— begin —

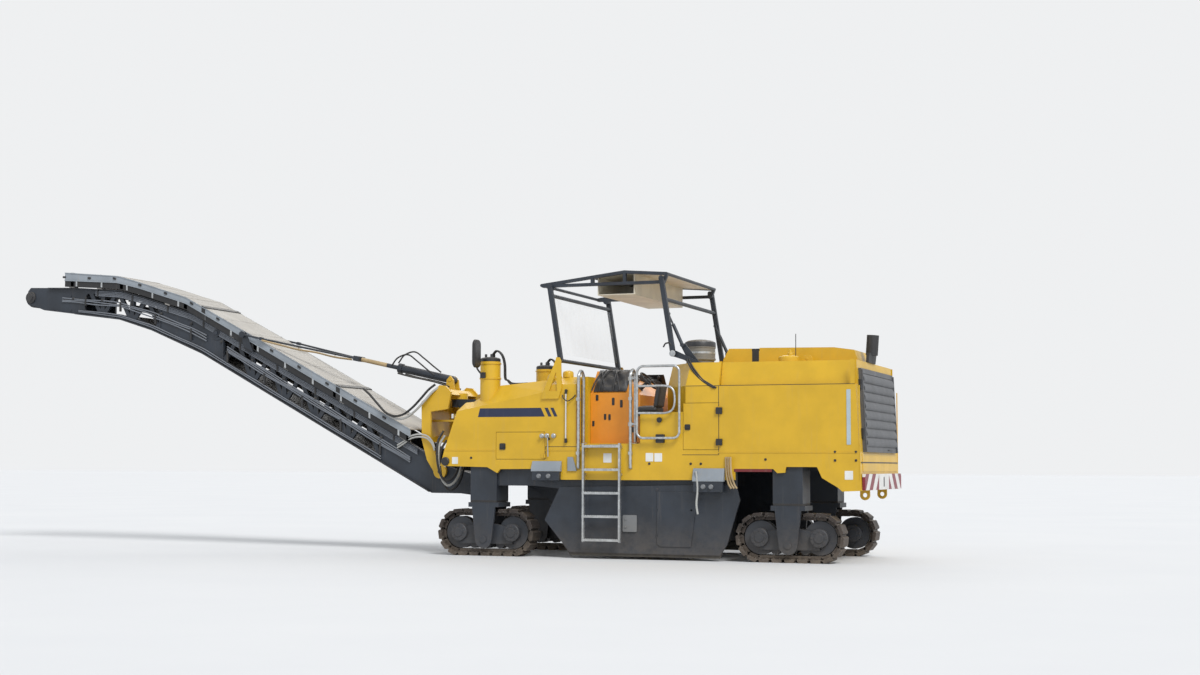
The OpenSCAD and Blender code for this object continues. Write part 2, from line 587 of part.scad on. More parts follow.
// Gates hinged on the rear handrails, hooked open at rest
gate_y = half_body + rail_d / 2 + 44;
gate_x0 = -124;
gate_x1 = -686;
gate_z0 = 1522;
gate_z1 = 2395;
module gate() {
    tube([[gate_x0, gate_y, gate_z0 + 60], [gate_x0, gate_y, gate_z1 - 60], [gate_x0 - 60, gate_y, gate_z1], [gate_x1 + 80, gate_y, gate_z1],
        [gate_x1 + 18, gate_y, gate_z1 - 60], [gate_x1 + 18, gate_y, gate_z0 + 60], [gate_x1 + 80, gate_y, gate_z0], [gate_x0 - 60, gate_y, gate_z0], [gate_x0, gate_y, gate_z0 + 60]], 34);
    tube([[gate_x0, gate_y, 2150], [-470, gate_y, 2150], [-560, gate_y, 2060], [-560, gate_y, 1900], [-470, gate_y, 1812], [gate_x0, gate_y, 1812]], 28);
    for (z = [1680, 2250]) difference() {
        union() {
            bar([gate_x0, gate_y, z], [-18, half_body + rail_d / 2 + fit, z], 26);
            translate([-18, half_body + rail_d / 2 + fit, z - 22]) cylinder(h = 44, d = rail_d + 24, $fn = fine);
        }
        translate([-18, half_body + rail_d / 2 + fit, z - 40]) cylinder(h = 80, d = rail_d + 2 * pin_clear, $fn = fine);
    }
}
module gate_left() color([0.62, 0.64, 0.65]) machine() gate();
module gate_right() color([0.62, 0.64, 0.65]) machine() mirror([0, 1, 0]) gate();

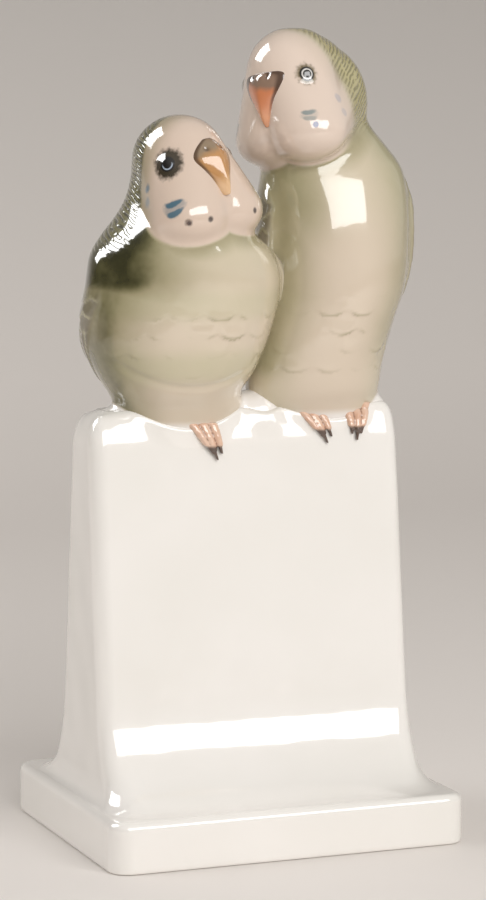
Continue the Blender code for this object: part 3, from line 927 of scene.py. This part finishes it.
def painted_porcelain(name, paint):
    material, tree = start_material(name)
    channels = {}
    for layer in ("wash", "plumage", "form"):
        stored = add(tree, "Attribute", attribute_name=layer).outputs["Color"]
        channels[layer] = add(tree, "SeparateColor", {"Color": stored}).outputs
    head = add(tree, "Attribute", attribute_name="head").outputs["Vector"]
    parts = add(tree, "SeparateXYZ", {0: head}).outputs
    beside = add(tree, "Math", {0: parts["X"]}, operation="ABSOLUTE")
    mirrored = add(tree, "CombineXYZ", {0: beside, 1: parts["Y"], 2: parts["Z"]})

    # Airbrushed grounds, uneven where the spray overlaps. The olive also holds the painted shade under
    # the bib and in the furrow between the birds.
    clouds = {"Vector": head, "Scale": 1 / CLOUD_SIZE, "Detail": 3.0, "Roughness": 0.6}
    cloud = add(tree, "TexNoise", clouds)
    drift = add(tree, "MapRange", {0: cloud, 1: 0.3, 2: 0.7, 3: 0.88, 4: 1.08})
    sage = add(tree, "Math", {0: channels["wash"]["Red"], 1: drift}, **SHARE)
    olive = add(tree, "Math", {0: channels["wash"]["Green"], 1: drift}, **SHARE)
    deep = add(tree, "MapRange", {0: olive, 1: 0.52, 2: 1.06}, **SOFT_RUN)

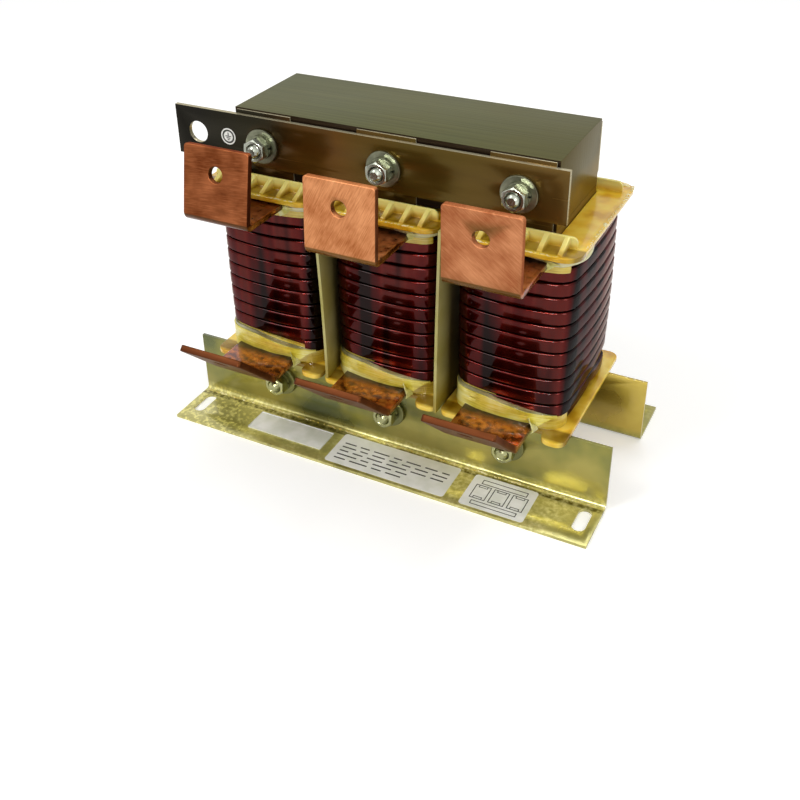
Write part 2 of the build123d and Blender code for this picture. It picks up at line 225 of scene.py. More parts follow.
# Stacked electrical steel under a thin varnish: fine lines along the sheets, a soft olive sheen
def varnishedLaminations():
    material, add, place = startMaterial("varnished_laminations")
    # sheets are 0.5 mm thick, drawn as groups of about 1.6 mm so that they show
    sheets = add("Mapping", {"Vector": place, "Scale": (4, 620, 4)})
    lines = add("TexNoise", {"Vector": sheets, "Scale": 1, "Detail": 2})
    cloud = add("TexNoise", {"Vector": place, "Scale": 11, "Detail": 3})
    tone = add("ValToRGB", {"Fac": lines}, stops=[(0.3, "343a20"), (0.7, "5a5e38")])
    film = add("ValToRGB", {"Fac": cloud}, stops=[(0.35, "444a28"), (0.7, "585020")])
    spot = add("SeparateXYZ", {"Vector": place}).node.outputs
    warm = add("MapRange", {"Value": spot["X"], "From Min": 0.02, "From Max": 0.14, "To Max": 0.6})
    sheen = add("Mix", {0: 0.4, 6: tone, 7: film}, **colourMix)
    edges = add("Mix", {0: warm, 6: sheen, 7: hexColour("4c4622")}, **colourMix)
    # varnish ran down the stack's ends and dried yellow-brown near their lower edge
    ragged = add("MapRange", {"Value": cloud, "To Min": -26 * mm, "To Max": 26 * mm})
    level = add("Math", {0: spot["Z"], 1: ragged}, operation="ADD")
    run = add("MapRange", {"Value": level, "From Min": 285 * mm, "From Max": 268 * mm})
    # the ends turned to +X are painted darker here, as painted shade; the mask also carries the real stain
    # below
    ends = facing(add, "X")
    endShade = add("Math", {0: ends, 1: 0.85}, operation="MULTIPLY")
    edges = add("Mix", {0: endShade, 6: edges, 7: hexColour("54461e")}, **colourMix)
    stained = add("Math", {0: run, 1: ends}, operation="MULTIPLY")
    sides = add("Mix", {0: stained, 6: edges, 7: hexColour("806420")}, **colourMix)
    outerSheet = add("Math", {0: facing(add, "Y", -0.6, -0.9), 1: facing(add, "Y")}, operation="MAXIMUM")
    colour = add("Mix", {0: outerSheet, 6: sides, 7: hexColour("2c2016")}, **colourMix)
    rough = add("MapRange", {"Value": cloud, "To Min": 0.3, "To Max": 0.42})
    bump = add("Bump", {"Height": lines, "Strength": 0.5, "Distance": 0.25 * mm})
    return dressed(material, {"Base Color": colour, "Metallic": 0.5, "Normal": bump,
                              "Specular IOR Level": 0.28, "Specular Tint": hexColour("c4c0a2"),
                              "Roughness": rough, "Coat Weight": 0.05, "Coat Roughness": 0.15})


# Flat steel bar under dark varnish: charcoal at its bare end, brown along the rest, partly thick varnish
# and partly a painted reflection of a brown wooden floor, with the sheared upper edges showing brighter
# metal
def darkBarSteel():
    material, add, place = startMaterial("dark_varnished_bar")
    along = add("Mapping", {"Vector": place, "Scale": (6, 300, 300)})
    marks = add("TexNoise", {"Vector": along, "Scale": 1, "Detail": 1})
    cloud = add("TexNoise", {"Vector": place, "Scale": 12, "Detail": 1})
    across = add("SeparateXYZ", {"Vector": place}, output="X")
    shifted = add("MapRange", {"Value": cloud, "To Min": -0.1, "To Max": 0.1})
    moved = add("Math", {0: across, 1: shifted}, operation="ADD")
    share = add("MapRange", {"Value": moved, "From Min": barLow.x, "From Max": barHigh.x})
    # the brown stops are partly thick varnish and partly a painted reflection of a brown wooden floor
    tone = add("ValToRGB", {"Fac": share}, stops=[(0.1, "0e0d0b"), (0.3, "1e1b0e"), (0.44, "5a3a10"),
                                                  (0.66, "504014"), (0.92, "5e471e")])
    sheared = add("Math", {0: facing(add, "Z"), 1: facing(add, "X")}, operation="MAXIMUM")
    colour = add("Mix", {0: sheared, 6: tone, 7: hexColour("b4ac90")}, **colourMix)
    rough = add("MapRange", {"Value": marks, "To Min": 0.22, "To Max": 0.3})
    bump = add("Bump", {"Height": marks, "Strength": 0.05, "Distance": 0.1 * mm})
    return dressed(material, {"Base Color": colour, "Metallic": 0.55, "Normal": bump,
                              "Specular IOR Level": 0.3, "Specular Tint": hexColour("d0c4a0"),
                              "Roughness": rough, "Coat Weight": 0.06, "Coat Roughness": 0.08})


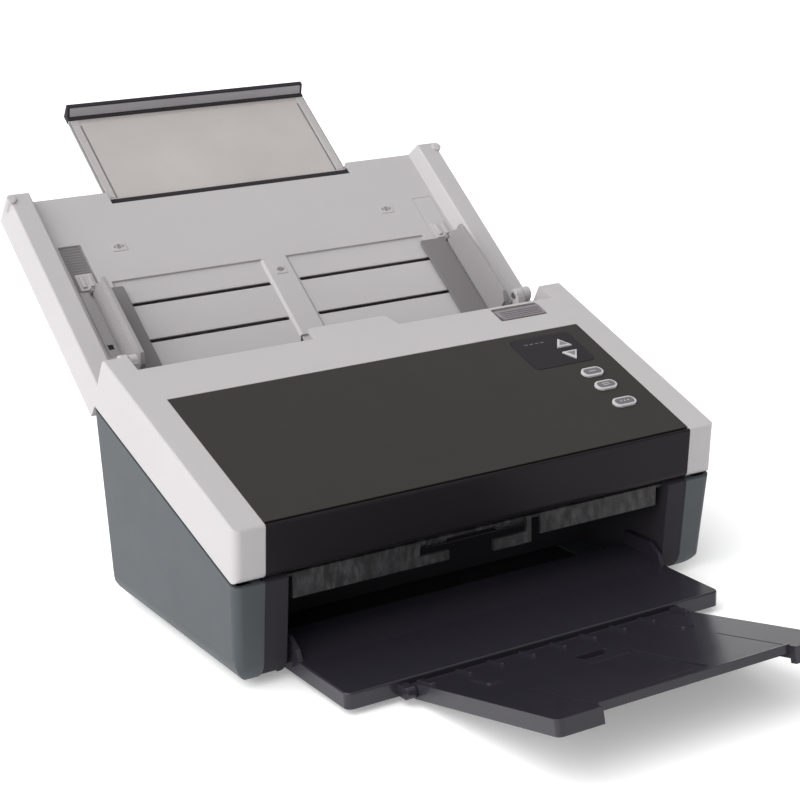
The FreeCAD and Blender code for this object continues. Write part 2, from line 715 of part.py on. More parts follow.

— end —

Give the material above again, word for word.

◆ Reply ◆
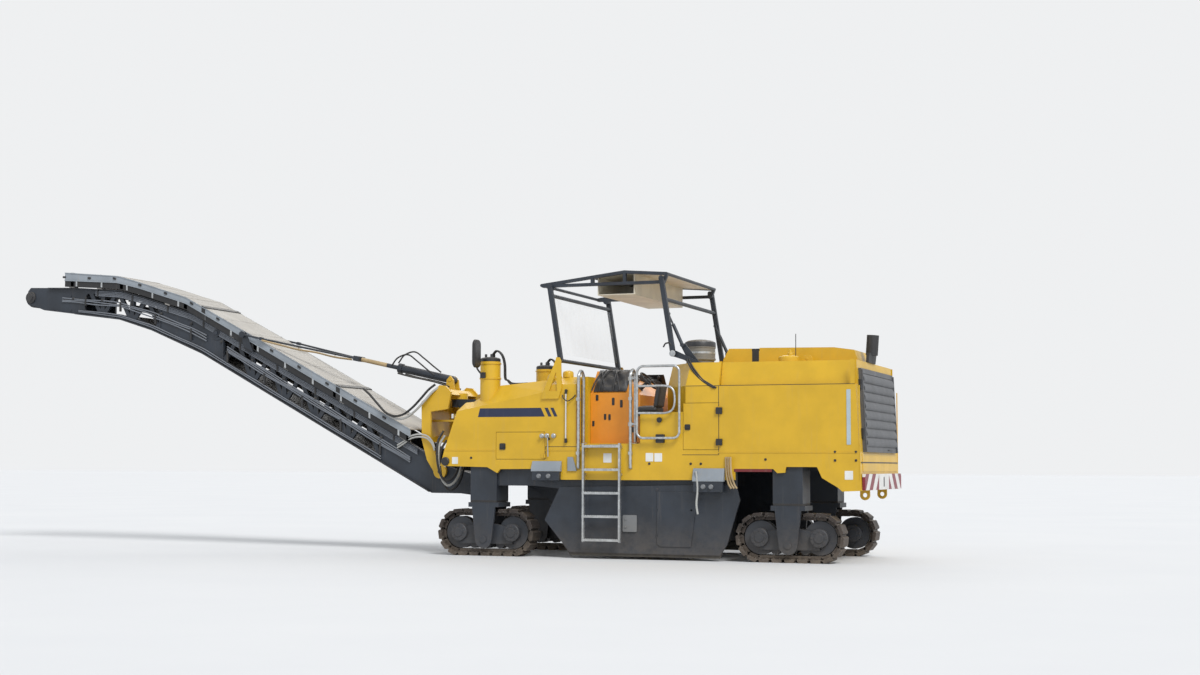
The OpenSCAD and Blender code for this object continues. Write part 2, from line 587 of part.scad on. More parts follow.
// Gates hinged on the rear handrails, hooked open at rest
gate_y = half_body + rail_d / 2 + 44;
gate_x0 = -124;
gate_x1 = -686;
gate_z0 = 1522;
gate_z1 = 2395;
module gate() {
    tube([[gate_x0, gate_y, gate_z0 + 60], [gate_x0, gate_y, gate_z1 - 60], [gate_x0 - 60, gate_y, gate_z1], [gate_x1 + 80, gate_y, gate_z1],
        [gate_x1 + 18, gate_y, gate_z1 - 60], [gate_x1 + 18, gate_y, gate_z0 + 60], [gate_x1 + 80, gate_y, gate_z0], [gate_x0 - 60, gate_y, gate_z0], [gate_x0, gate_y, gate_z0 + 60]], 34);
    tube([[gate_x0, gate_y, 2150], [-470, gate_y, 2150], [-560, gate_y, 2060], [-560, gate_y, 1900], [-470, gate_y, 1812], [gate_x0, gate_y, 1812]], 28);
    for (z = [1680, 2250]) difference() {
        union() {
            bar([gate_x0, gate_y, z], [-18, half_body + rail_d / 2 + fit, z], 26);
            translate([-18, half_body + rail_d / 2 + fit, z - 22]) cylinder(h = 44, d = rail_d + 24, $fn = fine);
        }
        translate([-18, half_body + rail_d / 2 + fit, z - 40]) cylinder(h = 80, d = rail_d + 2 * pin_clear, $fn = fine);
    }
}
module gate_left() color([0.62, 0.64, 0.65]) machine() gate();
module gate_right() color([0.62, 0.64, 0.65]) machine() mirror([0, 1, 0]) gate();

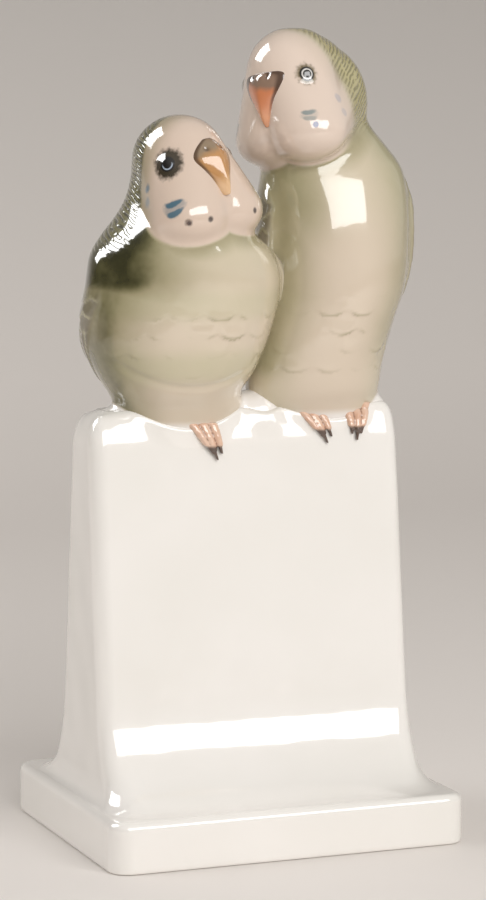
Continue the Blender code for this object: part 3, from line 927 of scene.py. This part finishes it.
def painted_porcelain(name, paint):
    material, tree = start_material(name)
    channels = {}
    for layer in ("wash", "plumage", "form"):
        stored = add(tree, "Attribute", attribute_name=layer).outputs["Color"]
        channels[layer] = add(tree, "SeparateColor", {"Color": stored}).outputs
    head = add(tree, "Attribute", attribute_name="head").outputs["Vector"]
    parts = add(tree, "SeparateXYZ", {0: head}).outputs
    beside = add(tree, "Math", {0: parts["X"]}, operation="ABSOLUTE")
    mirrored = add(tree, "CombineXYZ", {0: beside, 1: parts["Y"], 2: parts["Z"]})

    # Airbrushed grounds, uneven where the spray overlaps. The olive also holds the painted shade under
    # the bib and in the furrow between the birds.
    clouds = {"Vector": head, "Scale": 1 / CLOUD_SIZE, "Detail": 3.0, "Roughness": 0.6}
    cloud = add(tree, "TexNoise", clouds)
    drift = add(tree, "MapRange", {0: cloud, 1: 0.3, 2: 0.7, 3: 0.88, 4: 1.08})
    sage = add(tree, "Math", {0: channels["wash"]["Red"], 1: drift}, **SHARE)
    olive = add(tree, "Math", {0: channels["wash"]["Green"], 1: drift}, **SHARE)
    deep = add(tree, "MapRange", {0: olive, 1: 0.52, 2: 1.06}, **SOFT_RUN)

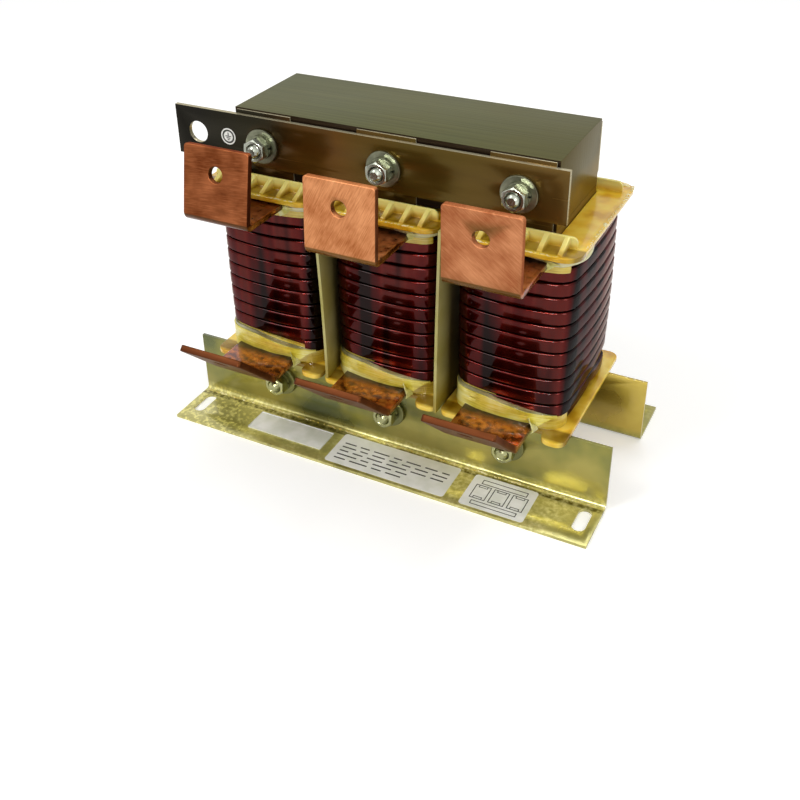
Write part 2 of the build123d and Blender code for this picture. It picks up at line 225 of scene.py. More parts follow.
# Stacked electrical steel under a thin varnish: fine lines along the sheets, a soft olive sheen
def varnishedLaminations():
    material, add, place = startMaterial("varnished_laminations")
    # sheets are 0.5 mm thick, drawn as groups of about 1.6 mm so that they show
    sheets = add("Mapping", {"Vector": place, "Scale": (4, 620, 4)})
    lines = add("TexNoise", {"Vector": sheets, "Scale": 1, "Detail": 2})
    cloud = add("TexNoise", {"Vector": place, "Scale": 11, "Detail": 3})
    tone = add("ValToRGB", {"Fac": lines}, stops=[(0.3, "343a20"), (0.7, "5a5e38")])
    film = add("ValToRGB", {"Fac": cloud}, stops=[(0.35, "444a28"), (0.7, "585020")])
    spot = add("SeparateXYZ", {"Vector": place}).node.outputs
    warm = add("MapRange", {"Value": spot["X"], "From Min": 0.02, "From Max": 0.14, "To Max": 0.6})
    sheen = add("Mix", {0: 0.4, 6: tone, 7: film}, **colourMix)
    edges = add("Mix", {0: warm, 6: sheen, 7: hexColour("4c4622")}, **colourMix)
    # varnish ran down the stack's ends and dried yellow-brown near their lower edge
    ragged = add("MapRange", {"Value": cloud, "To Min": -26 * mm, "To Max": 26 * mm})
    level = add("Math", {0: spot["Z"], 1: ragged}, operation="ADD")
    run = add("MapRange", {"Value": level, "From Min": 285 * mm, "From Max": 268 * mm})
    # the ends turned to +X are painted darker here, as painted shade; the mask also carries the real stain
    # below
    ends = facing(add, "X")
    endShade = add("Math", {0: ends, 1: 0.85}, operation="MULTIPLY")
    edges = add("Mix", {0: endShade, 6: edges, 7: hexColour("54461e")}, **colourMix)
    stained = add("Math", {0: run, 1: ends}, operation="MULTIPLY")
    sides = add("Mix", {0: stained, 6: edges, 7: hexColour("806420")}, **colourMix)
    outerSheet = add("Math", {0: facing(add, "Y", -0.6, -0.9), 1: facing(add, "Y")}, operation="MAXIMUM")
    colour = add("Mix", {0: outerSheet, 6: sides, 7: hexColour("2c2016")}, **colourMix)
    rough = add("MapRange", {"Value": cloud, "To Min": 0.3, "To Max": 0.42})
    bump = add("Bump", {"Height": lines, "Strength": 0.5, "Distance": 0.25 * mm})
    return dressed(material, {"Base Color": colour, "Metallic": 0.5, "Normal": bump,
                              "Specular IOR Level": 0.28, "Specular Tint": hexColour("c4c0a2"),
                              "Roughness": rough, "Coat Weight": 0.05, "Coat Roughness": 0.15})


# Flat steel bar under dark varnish: charcoal at its bare end, brown along the rest, partly thick varnish
# and partly a painted reflection of a brown wooden floor, with the sheared upper edges showing brighter
# metal
def darkBarSteel():
    material, add, place = startMaterial("dark_varnished_bar")
    along = add("Mapping", {"Vector": place, "Scale": (6, 300, 300)})
    marks = add("TexNoise", {"Vector": along, "Scale": 1, "Detail": 1})
    cloud = add("TexNoise", {"Vector": place, "Scale": 12, "Detail": 1})
    across = add("SeparateXYZ", {"Vector": place}, output="X")
    shifted = add("MapRange", {"Value": cloud, "To Min": -0.1, "To Max": 0.1})
    moved = add("Math", {0: across, 1: shifted}, operation="ADD")
    share = add("MapRange", {"Value": moved, "From Min": barLow.x, "From Max": barHigh.x})
    # the brown stops are partly thick varnish and partly a painted reflection of a brown wooden floor
    tone = add("ValToRGB", {"Fac": share}, stops=[(0.1, "0e0d0b"), (0.3, "1e1b0e"), (0.44, "5a3a10"),
                                                  (0.66, "504014"), (0.92, "5e471e")])
    sheared = add("Math", {0: facing(add, "Z"), 1: facing(add, "X")}, operation="MAXIMUM")
    colour = add("Mix", {0: sheared, 6: tone, 7: hexColour("b4ac90")}, **colourMix)
    rough = add("MapRange", {"Value": marks, "To Min": 0.22, "To Max": 0.3})
    bump = add("Bump", {"Height": marks, "Strength": 0.05, "Distance": 0.1 * mm})
    return dressed(material, {"Base Color": colour, "Metallic": 0.55, "Normal": bump,
                              "Specular IOR Level": 0.3, "Specular Tint": hexColour("d0c4a0"),
                              "Roughness": rough, "Coat Weight": 0.06, "Coat Roughness": 0.08})


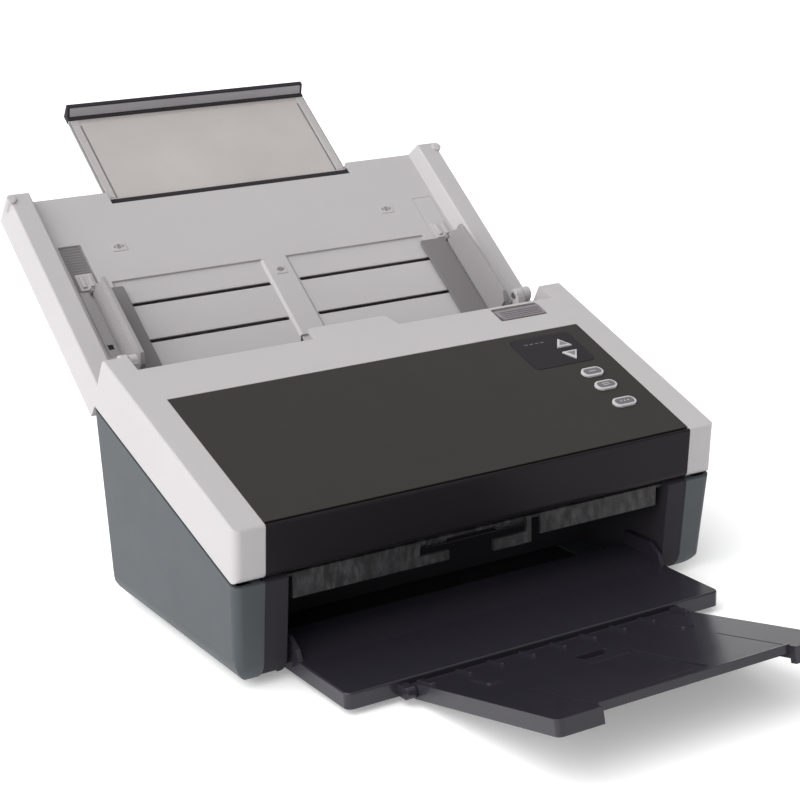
The FreeCAD and Blender code for this object continues. Write part 2, from line 715 of part.py on. More parts follow.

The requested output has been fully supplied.